# [TASK TO CARRY OUT]
Copy every line of the data that includes the string "objects".

# [DATA PROVIDED]
"""

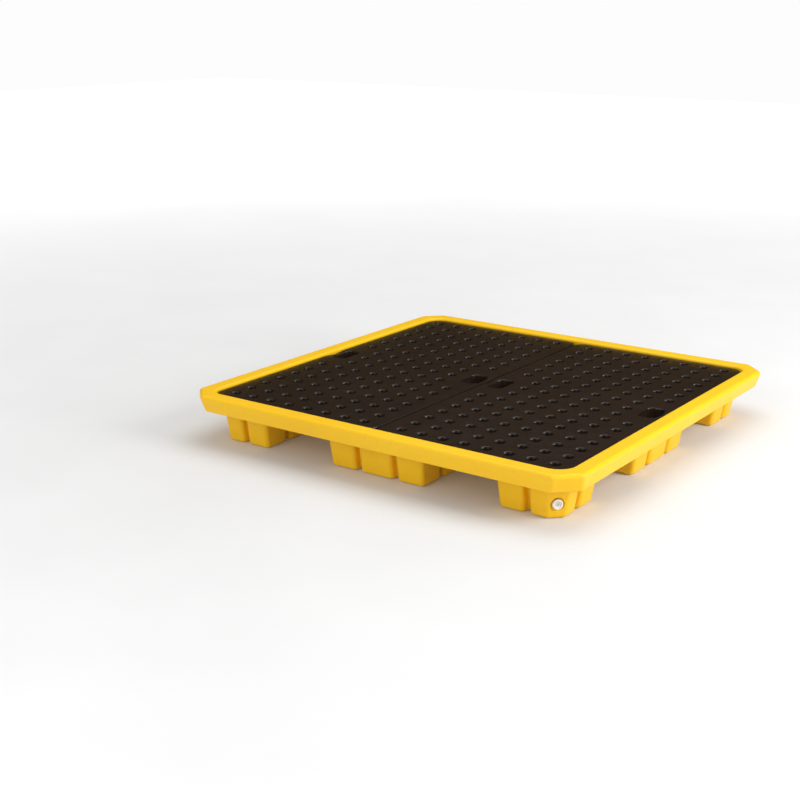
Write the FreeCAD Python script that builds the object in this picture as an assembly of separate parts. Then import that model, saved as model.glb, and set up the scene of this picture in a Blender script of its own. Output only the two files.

"""
"""

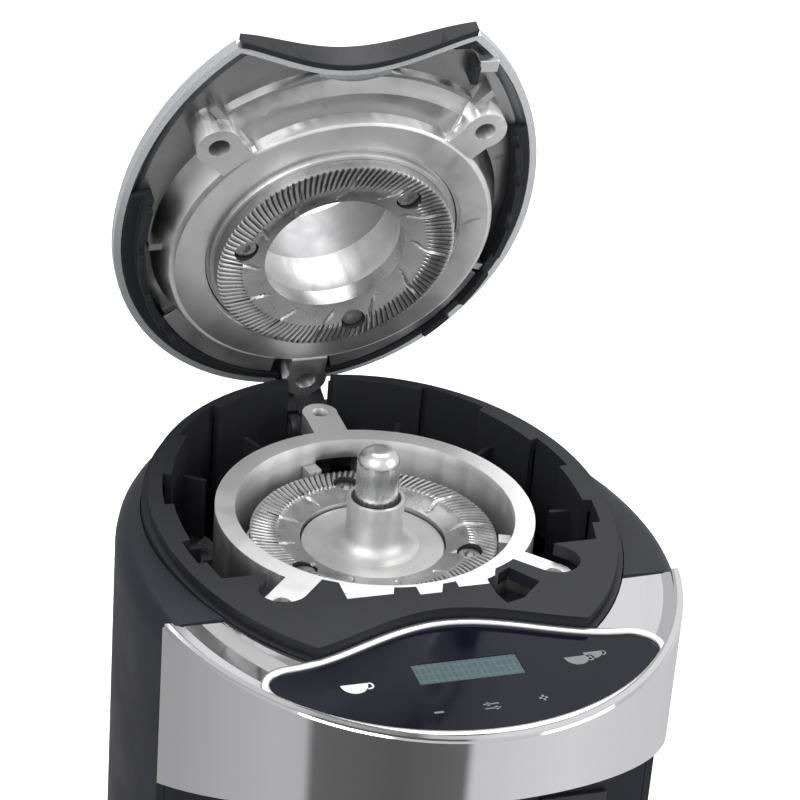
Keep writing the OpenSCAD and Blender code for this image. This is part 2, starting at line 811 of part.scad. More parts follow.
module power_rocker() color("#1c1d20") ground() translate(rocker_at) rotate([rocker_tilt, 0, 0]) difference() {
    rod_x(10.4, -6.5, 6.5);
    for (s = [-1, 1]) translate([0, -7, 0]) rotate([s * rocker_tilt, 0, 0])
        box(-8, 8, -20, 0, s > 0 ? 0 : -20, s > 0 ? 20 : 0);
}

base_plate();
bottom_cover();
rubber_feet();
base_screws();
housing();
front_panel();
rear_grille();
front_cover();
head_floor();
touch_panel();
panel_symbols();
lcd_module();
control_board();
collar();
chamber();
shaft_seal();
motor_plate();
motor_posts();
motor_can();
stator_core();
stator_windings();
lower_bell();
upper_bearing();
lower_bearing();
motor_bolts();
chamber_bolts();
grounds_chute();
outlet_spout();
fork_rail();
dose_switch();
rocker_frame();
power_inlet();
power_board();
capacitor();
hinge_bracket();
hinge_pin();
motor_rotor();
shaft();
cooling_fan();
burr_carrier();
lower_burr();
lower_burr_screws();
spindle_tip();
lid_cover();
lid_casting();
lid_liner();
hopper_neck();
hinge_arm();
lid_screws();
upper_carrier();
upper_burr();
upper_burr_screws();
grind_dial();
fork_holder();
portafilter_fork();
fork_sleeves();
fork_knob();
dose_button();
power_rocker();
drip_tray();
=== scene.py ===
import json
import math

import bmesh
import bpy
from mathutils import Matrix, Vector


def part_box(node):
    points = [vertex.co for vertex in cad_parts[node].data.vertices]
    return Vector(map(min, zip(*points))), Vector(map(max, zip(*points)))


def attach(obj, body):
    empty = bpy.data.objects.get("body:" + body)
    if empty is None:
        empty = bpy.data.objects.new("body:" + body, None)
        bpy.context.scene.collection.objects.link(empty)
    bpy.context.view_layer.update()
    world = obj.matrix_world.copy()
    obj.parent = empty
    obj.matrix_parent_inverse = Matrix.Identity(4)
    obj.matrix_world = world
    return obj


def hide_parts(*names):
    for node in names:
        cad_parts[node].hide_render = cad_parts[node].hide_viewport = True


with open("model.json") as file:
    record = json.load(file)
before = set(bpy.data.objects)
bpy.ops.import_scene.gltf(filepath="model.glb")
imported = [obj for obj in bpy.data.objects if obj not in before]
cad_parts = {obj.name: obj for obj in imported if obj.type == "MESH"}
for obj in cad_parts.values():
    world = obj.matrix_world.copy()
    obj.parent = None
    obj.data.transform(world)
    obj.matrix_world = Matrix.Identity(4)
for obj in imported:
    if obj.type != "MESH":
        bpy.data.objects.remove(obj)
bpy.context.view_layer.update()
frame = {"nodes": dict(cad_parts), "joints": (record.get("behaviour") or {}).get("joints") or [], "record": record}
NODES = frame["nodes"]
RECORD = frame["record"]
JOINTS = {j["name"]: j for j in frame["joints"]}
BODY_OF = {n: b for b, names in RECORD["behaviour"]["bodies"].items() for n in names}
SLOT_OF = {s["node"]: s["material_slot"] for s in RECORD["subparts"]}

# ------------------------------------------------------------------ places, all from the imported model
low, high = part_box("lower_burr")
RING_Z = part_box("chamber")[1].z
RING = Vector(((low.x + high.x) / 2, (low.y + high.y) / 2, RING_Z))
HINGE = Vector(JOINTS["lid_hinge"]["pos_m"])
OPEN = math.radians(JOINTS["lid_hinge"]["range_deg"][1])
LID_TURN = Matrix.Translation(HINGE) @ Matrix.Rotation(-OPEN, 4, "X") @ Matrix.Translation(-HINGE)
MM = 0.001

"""

# [TASK OUTPUT]
    empty = bpy.data.objects.get("body:" + body)
        empty = bpy.data.objects.new("body:" + body, None)
        bpy.context.scene.collection.objects.link(empty)
before = set(bpy.data.objects)
imported = [obj for obj in bpy.data.objects if obj not in before]
        bpy.data.objects.remove(obj)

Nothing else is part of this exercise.